Pub Date: Aug. 31st, 1999
ISBN: 0-06-018293-8
Publisher: HarperCollins

A funny, sometimes brutally honest, account of one Chinese immigrant’s path from the tenements of Hong Kong to the halls of Harvard. What Mar captures most vividly is the difficult position occupied by many first-generation teenaged immigrants who are attempting to forge new identities as American kids while constantly being expected to serve as a cultural bridge for their more slowly integrating older relatives. She instinctively realizes that lying is the best response to such conditions, so she lies about her parents’ education, the restaurant where she works, and her parents’ occasionally socially awkward behavior. Her new identity as an American is constantly under threat of exposure by her inability to tell the same lie consistently to her several groups of acquaintances, and more than once she is nearly unmasked.
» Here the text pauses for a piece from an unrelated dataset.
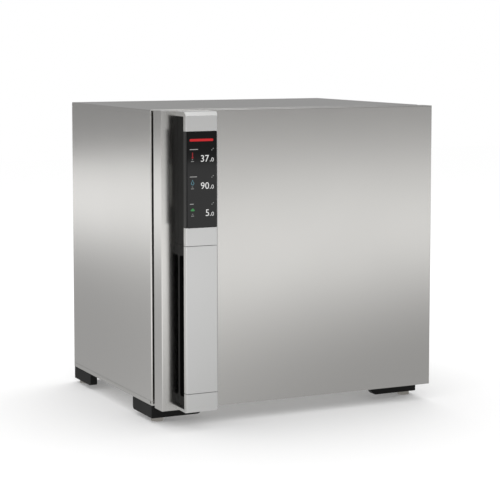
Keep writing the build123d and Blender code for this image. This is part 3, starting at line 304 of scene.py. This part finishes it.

In one particularly vivid episode, her entire fragile self-image is shattered when the word “seedy” is used to describe the restaurant where she works. She has sneaked a look at her recommendation to a special summer program of study at Cornell, and found that the psychiatrist who interviewed her during the application process was much more intrigued by her class status than by her intelligence. Much of her struggle consists in convincing her parents to allow her to do the many everyday activities taken for granted by the average American adolescent, but which seem incomprehensible within traditional Chinese culture—activities ranging from taking German in high school to spending time alone with her non-Chinese boyfriend. While much of her story focuses on her desperate attempt to fit in as a teenager, Mar simultaneously details her effort to rebuild a bridge between her new American identity and her Chinese past. Millions of Americans from diverse cultural backgrounds will find reflections of their own stories in this memoir; many more will find a deeper understanding of the complex relationships upon which our culture is founded.